I Was Bitten by a Rattlesnake

By CourtesyMarch 2, 2021

Ann King, Fort Hunter Liggett Staff Action Control Officer, shows a photo of her swollen foot after she accidentally stepped on a baby rattlesnake in 2019. The hospital marked the foot to gauge further swelling. King was given antivenin and released the next day, but suffered nerve pain for five months afterward. She doesn't blame the snake, because was just defending itself. King showed the photo during a class she took in February 2021 on how to safely relocate rattlesnakes. She was the first one to volunteer after the instructor showed how to do it.
Ann King, Fort Hunter Liggett Staff Action Control Officer, shows a photo of her swollen foot after she accidentally stepped on a baby rattlesnake in 2019. The hospital marked the foot to gauge further swelling. King was given antivenin and released the next day, but suffered nerve pain for five months afterward. She doesn't blame the snake, because was just defending itself. King showed the photo during a class she took in February 2021 on how to safely relocate rattlesnakes. She was the first one to volunteer after the instructor showed how to do it. (Photo Credit: Cynthia McIntyre) VIEW ORIGINAL

By Ann King, Fort Hunter Liggett Staff Action Control Officer

One thing I never expected to happen was to be bitten by a rattlesnake.

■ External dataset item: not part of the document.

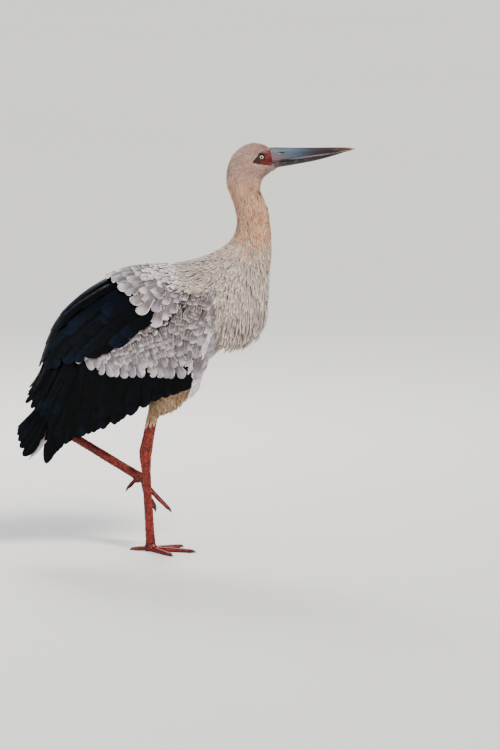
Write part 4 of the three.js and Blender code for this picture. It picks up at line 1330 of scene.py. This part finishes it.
# The ramp runs from mauve-grey at the base through slate and maroon to near black; its orange-brown end at the very tip
# is a painted highlight.
for spot, tone in (
    (0.0, "6e6064"), (0.07, "56616b"), (0.28, "45525f"), (0.44, "343a44"), (0.58, "30222a"), (0.8, "180f11"),
    (1.0, "5e3b28"),
):
    stop = stops[0] if spot == 0 else stops[-1] if spot == 1 else stops.new(spot)
    stop.position, stop.color = spot, paint(tone)
# The bill is darker below a line that climbs from the chin to the tip, with bare, horny blotches near its base.
height = finish.less(finish.z, finish.times(finish.less(finish.x, 290 * MM), 0.12))
low_part = finish.remap(finish.calc("ADD", height, finish.times(wander, 0.12)), 966 * MM, 955 * MM)
dark_reach = finish.remap(finish.x, 292 * MM, 330 * MM, 0.35, 0.92)
pink_part = finish.times(finish.remap(along, 345 * MM, 318 * MM), finish.remap(finish.z, 976 * MM, 966 * MM))
colour = finish.mix(finish.times(pink_part, 0.6), ramp.outputs["Color"], "80585f")
colour = finish.mix(finish.times(low_part, dark_reach), colour, "221417")
bare = finish.times(finish.remap(finish.noise(75.0, 3.0, 0.6), 0.56, 0.66), finish.remap(finish.x, 400 * MM, 330 * MM))
colour = finish.mix(finish.times(finish.times(bare, low_part), 0.5), colour, "94806f")
# Pale blue-grey streaks along the grain are a painted highlight.
colour = finish.mix(finish.remap(grain, 0.58, 0.78, 0.0, 0.25), colour, "9fb0be")
# The edge along the mouth is lightened with a painted highlight, and the nostril's slit is painted dark as the shade
# inside it.
seam = finish.less(finish.z, finish.times(finish.less(finish.x, 291 * MM), 0.145))
seam = finish.calc("ABSOLUTE", finish.less(seam, 957.2 * MM))
wear_and_seam_highlight = finish.times(finish.remap(seam, 1.6 * MM, 0.6 * MM), finish.remap(along, 335 * MM, 360 * MM))
wear_and_seam_highlight = finish.times(wear_and_seam_highlight, finish.remap(along, 455 * MM, 410 * MM, 0.0, 0.7))
slit = finish.away(NOSTRIL[0] * MM, NOSTRIL[1] * MM, 8 * MM, 1.5 * MM)
colour = finish.mix(wear_and_seam_highlight, colour, "a9949c")
colour = finish.mix(finish.remap(slit, 1.3, 0.6), colour, "0c0a0d")
bill_horn = finish.wear(colour, grain)
wrapped("bill_upper_horn", 190, 84, mandible(UPPER, True), bill_horn, ["bill_upper"])
wrapped("bill_lower_horn", 150, 60, mandible(LOWER, False), bill_horn, ["bill_lower"])

# The chin's feathers start on the base of the lower mandible and lie back over the throat.
CHIN_COUNT = 320
CHIN_TURN = 1.5
turn = chance.uniform(-CHIN_TURN, CHIN_TURN, CHIN_COUNT)
aside = np.abs(turn) / CHIN_TURN
reach = chance.uniform(0, 1, CHIN_COUNT) * (21 - 8 * aside) * MM
roots = mandible(LOWER, False)(reach / ((LOWER[-1][0] - LOWER[0][0]) * MM), turn)
up = np.stack([0 * turn, np.sin(turn), -np.cos(turn)], axis=-1)[:, None]
t = np.linspace(0, 1, 3)[None, :, None]
lengths = jitter(np.full(CHIN_COUNT, 12 * MM), 0.15)[:, None, None]
lift = (5.2 - 2.6 * aside[:, None, None]) * t**0.6 - 0.3
shafts = roots[:, None] + np.array([-1, 0, -0.3]) * lengths * t + up * lift * MM
widths = jitter(np.full(CHIN_COUNT, 3.0 * MM), 0.12)
soil = chance.uniform(0, 0.5, CHIN_COUNT)
roll = chance.normal(0, 0.25, CHIN_COUNT)
grow("chin_tufts", TUFT, shafts, np.repeat(up, 3, axis=1), widths, head_feather, soil, roll)

# %% [markdown]
# ## Eyes
# Each eye is a wet ball with a cream iris, a black pupil and a clear cornea that bulges a little. The rings are
# worked out from the distance to the eye's own axis, and a clear coat gives the wet shine. A rim of face skin, a
# little pointed before and behind the eye, makes its lids.

# %% Eyes
LID_RADIUS = 5.7 * MM
LID_PLACE = EYE.y + np.sqrt(EYE_RADIUS**2 - LID_RADIUS**2) + 1.0 * MM
finish = Finish("wet_eye", Roughness=0.12, Coat_Weight=1.0, Coat_Roughness=0.03, IOR=1.38)
ring = finish.calc("SQRT", finish.away(EYE.x, EYE.z))
colour = finish.mix(finish.noise(900.0), "c9b894", "f0e6cc")
colour = finish.mix(finish.remap(ring, 2.8 * MM, 2.4 * MM), colour, "050404")
colour = finish.mix(finish.remap(ring, 4.1 * MM, 4.7 * MM), colour, "1c0d0b")
eye_wet = finish.wear(colour)


def eyeball(t, turn):
    polar = t * math.pi
    radius = EYE_RADIUS + 0.5 * MM * np.exp(-((polar / 0.55) ** 2))
    ring = radius * np.sin(polar)
    y = MID + side * (EYE.y + radius * np.cos(polar))
    return np.stack([EYE.x + ring * np.cos(turn), y, EYE.z + ring * np.sin(turn)], axis=-1)


def eyelids(t, turn):
    around = t * 2 * math.pi
    reach = LID_RADIUS + 1.25 * MM * np.cos(turn) + 0.5 * MM * np.cos(2 * around)
    y = MID + side * (LID_PLACE + (1.15 * MM + 0.12 * MM * np.cos(26 * around)) * np.sin(turn))
    return np.stack([EYE.x + reach * np.cos(around), y, EYE.z + 0.92 * reach * np.sin(around)], axis=-1)


for side_name, side in SIDES.items():
    wrapped(f"eyeball_{side_name}", 24, 32, eyeball, eye_wet, [f"eye_{side_name}"])
    wrapped(f"eyelids_{side_name}", 104, 12, eyelids, face_skin)

# %% [markdown]
# ## Claws
# The claws are short and blunt for a bird, horn over the last toe bone, with a curved ridge and a flat underside. Each
# is a tube that starts inside the end of its toe and tapers down to a point.

# %% Claws
CLAW_HALF = {"inner": 4.2, "middle": 4.5, "outer": 4.2, "hind": 3.96}  # half a claw's width at its root, in mm
CLAW_DROOP = 3.0
finish = Finish("claw_horn", Roughness=0.4, Coat_Weight=0.15, Coat_Roughness=0.3)
claw_horn = finish.wear(finish.mix(finish.noise(260.0, 4.0), "1c1413", "5a443c"))


def claw_tube(side_name, toe):
    joints = toe_path(side_name, toe)
    ahead = (joints[-1] - joints[-2]).normalized()
    across = ahead.cross(UPRIGHT).normalized()
    tip, ahead, across, above = [np.array(v) for v in (joints[-1], ahead, across, across.cross(ahead))]

    def place(t, turn):
        turn = turn[..., None]
        share = (-0.55 + 1.53 * t)[..., None]
        beyond = np.clip(share, 0, 1)
        close = np.minimum(1, np.minimum(t * 30, (1 - t) * 30) ** 0.5)[..., None]
        width = (0.25 + (CLAW_HALF[toe] * 1.05 - 0.25) * (1 - beyond**1.25) ** 0.8) * close
        drop = CLAW_DROOP * beyond**1.5 - 0.9 * np.sin(beyond * math.pi)
        low = np.where(np.cos(turn) < 0, 0.72, 1.0)
        spot = tip + ahead * share * TOES[toe][1] - np.array(UPRIGHT) * drop
        spot = spot + across * np.sin(turn) * width * 0.86 + above * np.cos(turn) * width * low
        spot[..., 2] = np.maximum(spot[..., 2], 0.0)
        return spot * MM

    return place


for side_name in SIDES:
    for toe in TOES:
        claw = [f"foot_{side_name}_claw_{toe}"]
        wrapped(f"claw_{side_name}_{toe}", 18, 16, claw_tube(side_name, toe), claw_horn, claw)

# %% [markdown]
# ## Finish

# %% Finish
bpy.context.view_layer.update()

It was a hot sunny day in July 2019. I got home early to begin packing for a weekend of camping, and I took off my shoes and put on flip flops. I went to our garage to get the camping gear off the shelves, and at some point I felt a tap on my foot.

Immediately, I knew I had been bitten. Not because it hurt, but because I just knew. I looked down and saw a baby rattlesnake. It was not coiled, but stretched out, about 12-14 inches long. It never even made a sound. Not that it could have, because it didn’t have any rattles.

I wasn’t scared. I wasn’t even mad at the snake. It wasn’t its fault that I stepped on it. It was just defending itself. I probably passed by it twice without it noticing me. I was definitely mad at myself because I usually wear boots, but on this day, because it was so nice out, I wore flip flops.

My husband jumped into action and dispatched the snake. I called 9-1-1 right away. I told the dispatcher that I had just been bitten by a Pacific rattler, the type of snake native to this region.

Within three minutes of getting bit, I could feel my upper lip and my tongue getting numb. I got off the phone with the dispatcher and my husband rushed me to Mee Memorial Hospital in King City. Within approximately five minutes, my foot started to itch as a reaction to the venom.

I kept my foot lower than my heart, to keep the poison from circulating faster, so I didn’t elevate my foot, which had begun to swell.

Because I called 911, they were able to contact the hospital, which was waiting for us. The medical professionals put me in a room and immediately hooked me up to an IV. By then I felt a tight squeeze around my chest. I had contractions in my upper torso, and severe itching on my foot, which had doubled in size. The nurse drew lines on my foot with a marker to gauge if the swelling increased beyond the lines, which it did not, thankfully.

Within minutes after they gave me the antivenin, the contractions went away and I started feeling much better. The photo shows the extent of the swelling at its worst. If the first dose of antivenin didn’t work, they could have given me more, but I responded quickly. The medical team seemed way more worried than I was, but as soon as the first dose went to work I knew I was going to be fine. From the time I was bitten until the time I received Benedryl and antivenin in the hospital, about 45 minutes had elapsed. They kept me overnight for observation.

Other than swelling, and pain due to nerve damage I didn’t experience any other residual symptoms, although it took five months for the nerve pain to disappear.

The cost for the treatment was more than $112, 000, but thank GOD for insurance! Don’t let the expense keep you from seeking treatment, though. If you have been bitten by a snake, even if you don’t know it was a rattler, call 911 immediately. Do not wait! And tell them, if you can, what type of snake bit you.